# Quilted Vase



## Diver Temple (Apr 19, 2020)

Well, almost a vase. Seems my vase shape morphed into something close to a wine glass, Freudian slip maybe???~7"X2.5, captive ring, finished with sanding sealer, shine juice, high gloss wax stick and buffed out on a buffing wheel.

Had a hunk of wood that was a cutout of another bigger piece of something curly, mahogany? It's heavy. The larger piece my dad attached to the vacuum collector that sits on the lathe table. Some day I will take it and turn it, but it is still there today. Color of the wood is accurate in the pics...won't be long until I might have to find a new mounting method for the collector.

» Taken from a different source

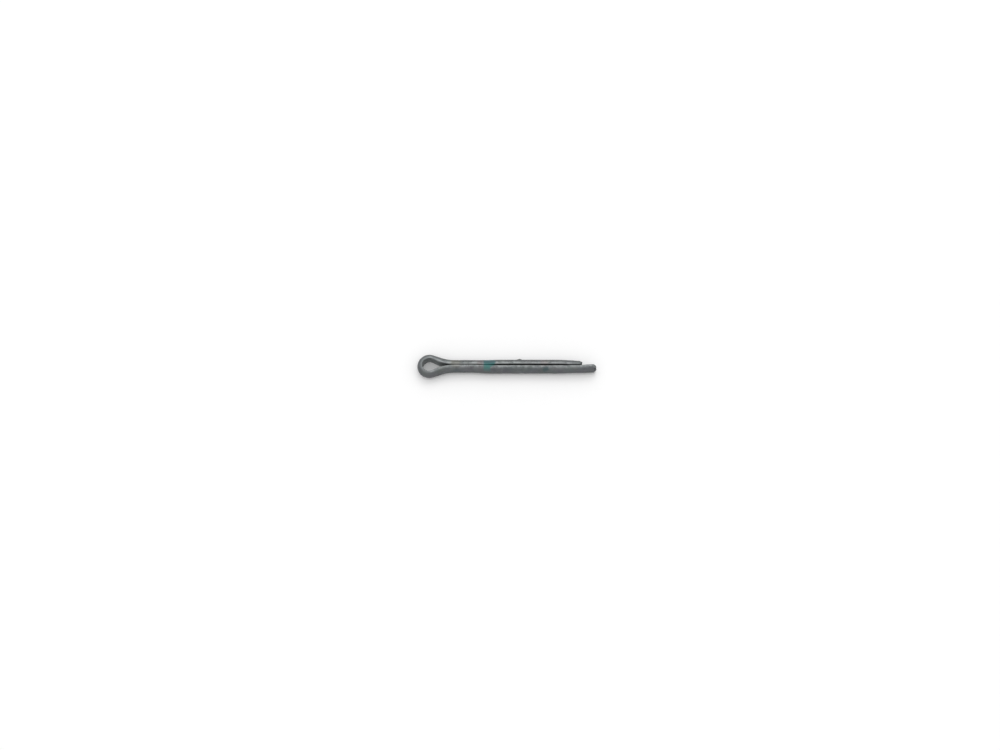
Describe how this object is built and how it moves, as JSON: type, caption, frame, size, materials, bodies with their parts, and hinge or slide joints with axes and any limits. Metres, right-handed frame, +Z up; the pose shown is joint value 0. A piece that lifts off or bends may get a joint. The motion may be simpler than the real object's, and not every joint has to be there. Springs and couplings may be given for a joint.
{
  "type": "cotter pin",
  "caption": "Split cotter pin of half-round steel wire, folded into a teardrop eye, with flat-faced legs side by side and unequal in length.",
  "frame": {"origin": "on the shank's axis at the neck, where the bend of the eye ends and the legs begin to run straight together", "axes": "+X along the shank from the eye to the legs' ends, +Y the way the legs part, towards the short leg, +Z up, along the eye's through axis, as the pin lies"},
  "size_m": [0.0401, 0.0054, 0.0028],
  "materials": {
    "zinc_plated_steel": "dull grey zinc plating on drawn wire, with fine drawing lines, handling marks and a small worn teal paint mark on the legs"
  },
  "bodies": {
    "root": {"cotter_pin": "zinc_plated_steel"}
  },
  "joints": []
}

Reactions: Like 2 | EyeCandy! 10 | Way Cool 6


----------



## T. Ben (Apr 19, 2020)

That’s awesome,that color is pretty cool. Great job.

Reactions: Thank You! 1 | Agree 1


----------



## Tony (Apr 19, 2020)

Almost a chalise but very, very nice!

Reactions: Thank You! 1


----------



## trc65 (Apr 19, 2020)

About the right size for a wine glass!

Cool looking vase, that color and quilting are out of this world!

Reactions: Agree 2


----------



## DKMD (Apr 19, 2020)

That’s a beauty! I like everything about that piece!

Reactions: Thank You! 1


----------



## barry richardson (Apr 19, 2020)

Nice vase and wood!!

Reactions: Thank You! 1


----------



## Nature Man (Apr 20, 2020)

Wood is alluring! The depths of color and pattern are amazing. Creative turning! Chuck

Reactions: Thank You! 1


----------



## Maverick (Apr 20, 2020)

Nice form and beautiful finish. I like it.

Reactions: Thank You! 1


----------



## William Tanner (Apr 20, 2020)

Very nice work. What tools did you use on this?

Reactions: Thank You! 1


----------



## woodman6415 (Apr 20, 2020)

Beautiful work

Reactions: Thank You! 1


----------



## ripjack13 (Apr 20, 2020)

Oh wow. I like that. It kind of looks like a laminated piece, but with crazy curl in it.

Reactions: Thank You! 1


----------



## Diver Temple (Apr 21, 2020)

ripjack13 said:


> Oh wow. I like that. It kind of looks like a laminated piece, but with crazy curl in it.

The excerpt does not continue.